Szlachetna Paczka
Siatkarska reprezentacja lubi robić niespodzianki. Złoty medal mistrzostw Europy był tego najlepszym przykładem. Kolejną będzie być może Puchar Wielkich Mistrzów. Ale nasza kadra prezenty robi też poza boiskiem – równie ważne i potrzebne, choć w innej formie.
Przygotowanie paczek dla trzech potrzebujących rodzin było dla siatkarzy odskocznią od codzienności na zakończonym już zgrupowaniu kadry. Wszystko za sprawą Stowarzyszenia „Wiosna”. W minioną sobotę – tuż przed wylotem do Japonii – podopieczni Daniela Castellaniego spotkali się z jej wolontariuszami. Ci zapoznali zawodników z sytuacją trzech rodzin – dwóch z Bełchatowa i jednej z Koluszek. Siatkarze mieli wybrać, której z nich pomogą. Wybrali… wszystkie.
- W miarę naszych możliwości chcemy im pomóc. Nie zastanawialiśmy się długo – skomentował Piotr Gacek.
Więcej czasu trwało samo przygotowywanie paczek – najpierw zawodnicy osobiście (z pomocą sztabu szkoleniowego) zrobili zakupy w bełchatowskim hipermarkecie. O piłce do siatkówki nie mogli zapomnieć, jednak cały czas mieli na uwadze informacje od wolontariuszy – o składzie i potrzebach danej rodziny. Dla ułatwienia zadania działali w trzech grupach. Z artykułów wypełniających wózki stworzone zostaną tzw. „Szlachetne Paczki” – tak tytułuje się akcja stowarzyszenia (więcej o niej na stronie www.szlachetnapaczka.pl).
Siatkarze są już w Japonii.
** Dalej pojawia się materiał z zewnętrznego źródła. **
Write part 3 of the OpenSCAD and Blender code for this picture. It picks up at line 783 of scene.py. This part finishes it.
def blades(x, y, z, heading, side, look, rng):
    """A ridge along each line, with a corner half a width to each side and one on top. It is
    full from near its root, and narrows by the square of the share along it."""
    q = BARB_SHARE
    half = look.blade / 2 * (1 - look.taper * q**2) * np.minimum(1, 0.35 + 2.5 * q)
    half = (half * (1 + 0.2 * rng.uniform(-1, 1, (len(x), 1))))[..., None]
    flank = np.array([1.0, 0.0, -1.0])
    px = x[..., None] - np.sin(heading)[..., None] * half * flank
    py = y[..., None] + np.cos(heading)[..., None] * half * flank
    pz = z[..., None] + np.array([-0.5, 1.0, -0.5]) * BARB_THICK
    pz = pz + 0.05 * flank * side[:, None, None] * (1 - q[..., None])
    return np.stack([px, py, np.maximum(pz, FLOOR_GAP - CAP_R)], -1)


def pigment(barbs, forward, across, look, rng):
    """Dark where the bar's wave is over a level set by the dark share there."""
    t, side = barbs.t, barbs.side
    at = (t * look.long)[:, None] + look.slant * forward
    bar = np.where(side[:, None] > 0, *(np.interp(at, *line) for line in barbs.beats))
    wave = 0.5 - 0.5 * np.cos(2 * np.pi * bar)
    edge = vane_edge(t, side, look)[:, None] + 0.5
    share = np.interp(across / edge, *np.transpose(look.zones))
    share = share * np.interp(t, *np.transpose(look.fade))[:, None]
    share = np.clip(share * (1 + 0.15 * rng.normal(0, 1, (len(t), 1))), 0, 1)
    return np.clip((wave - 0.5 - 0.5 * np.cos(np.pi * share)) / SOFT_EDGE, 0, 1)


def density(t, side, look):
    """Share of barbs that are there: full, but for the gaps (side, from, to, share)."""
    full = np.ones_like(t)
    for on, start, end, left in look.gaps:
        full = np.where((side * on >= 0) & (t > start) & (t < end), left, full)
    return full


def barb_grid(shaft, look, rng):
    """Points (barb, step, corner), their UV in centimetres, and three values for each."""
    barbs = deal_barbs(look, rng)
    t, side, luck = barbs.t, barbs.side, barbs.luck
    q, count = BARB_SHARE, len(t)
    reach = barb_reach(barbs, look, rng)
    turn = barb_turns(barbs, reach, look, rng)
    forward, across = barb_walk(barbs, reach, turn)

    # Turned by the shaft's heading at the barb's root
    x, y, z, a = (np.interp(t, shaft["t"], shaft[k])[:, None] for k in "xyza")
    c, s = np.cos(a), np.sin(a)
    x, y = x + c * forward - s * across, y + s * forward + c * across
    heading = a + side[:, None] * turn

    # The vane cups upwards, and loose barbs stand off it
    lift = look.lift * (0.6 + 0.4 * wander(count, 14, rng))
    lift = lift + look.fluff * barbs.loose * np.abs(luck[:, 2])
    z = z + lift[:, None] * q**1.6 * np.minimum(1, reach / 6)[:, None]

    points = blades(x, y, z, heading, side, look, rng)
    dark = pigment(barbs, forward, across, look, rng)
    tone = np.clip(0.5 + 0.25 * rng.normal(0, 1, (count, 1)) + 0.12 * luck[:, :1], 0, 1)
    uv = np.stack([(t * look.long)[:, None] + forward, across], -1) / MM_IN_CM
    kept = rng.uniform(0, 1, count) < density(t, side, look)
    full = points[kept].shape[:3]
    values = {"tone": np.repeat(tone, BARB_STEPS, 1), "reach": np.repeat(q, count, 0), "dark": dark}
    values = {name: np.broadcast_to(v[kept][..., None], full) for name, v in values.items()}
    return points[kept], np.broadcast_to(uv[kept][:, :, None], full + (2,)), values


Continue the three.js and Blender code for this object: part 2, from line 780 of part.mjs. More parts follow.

Paczki czekają w Polsce na dostarczenie do swoich adresatów. A poczekają do 12–13 grudnia, kiedy zacznie się rozdawanie podarków. Sama akcja ich przygotowywania ruszy 22 listopada. Zgrupowanie w Bełchatowie było więc ostatnią szansą, żeby wspólnie pomóc, bo turniej mistrzów zakończy sezon reprezentacyjny. Bardzo zresztą udany. Siatkarze udowodnili, że są nie tylko silną, zgraną i dobrze współpracującą na boisku drużyną, ale też grupą ludzi o dobrym sercu – taką… szlachetną paczką.